At 9:42 PM, Blogger Ray Hyde said...

I don't know what to say about interest only mortgages. It seems like an utterly stupid idea to me. I don't know why the banks would offer them or homeowners would accept them: unless they are near 100% sure home prices will continue to rise.

I've said before the real estate industry is out of control. After all, you can go buy a $120,000 Mercedes and be off the lot in a half hour, title in hand, why should homes be any different? If it weren't so difficult and expensive to swap homes, maybe more people would live near where they work.

I don't think proffers and impact fees are the way to go, but given that is what we have, $7500 seems too low.

I recently had two water heaters replaced. the one in Fairfax set me back over $1000. The one in Fauquier was $600. If other construction costs vary in a similar manner, then who can afford to live or do business there?

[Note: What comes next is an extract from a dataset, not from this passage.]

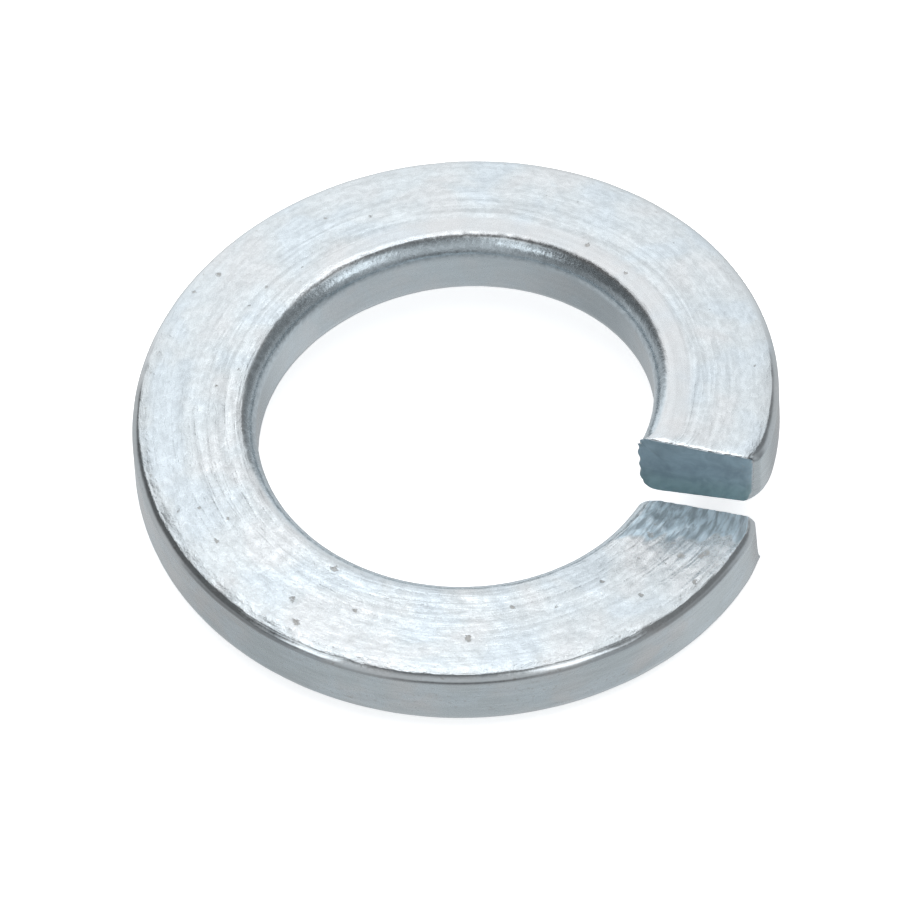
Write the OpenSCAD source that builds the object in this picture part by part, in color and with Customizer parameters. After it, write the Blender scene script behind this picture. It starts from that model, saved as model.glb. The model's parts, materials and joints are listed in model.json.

At 8:51 AM, Blogger Ray Hyde said...

Here is an example of trading one kind of transportation cost for another. Washington city paper reports a 2240 sq ft, 4 bedroom, row house for sale near 13th St NW - for $1,795,000.

As reported by Brian Beutler-

"You’ll have to make one or two sacrifices, though, such as accustoming yourself to the worn-out wood floors that give way to rot as they inch toward the tile in the kitchen. And the cabinets near the downstairs bathroom have come unhinged. But don’t forget the perks: The Metro is nearby, the street is quiet, and the low-end carpeting upstairs is as easy on the eyes as the faux-antique sink unit in the master bathroom is."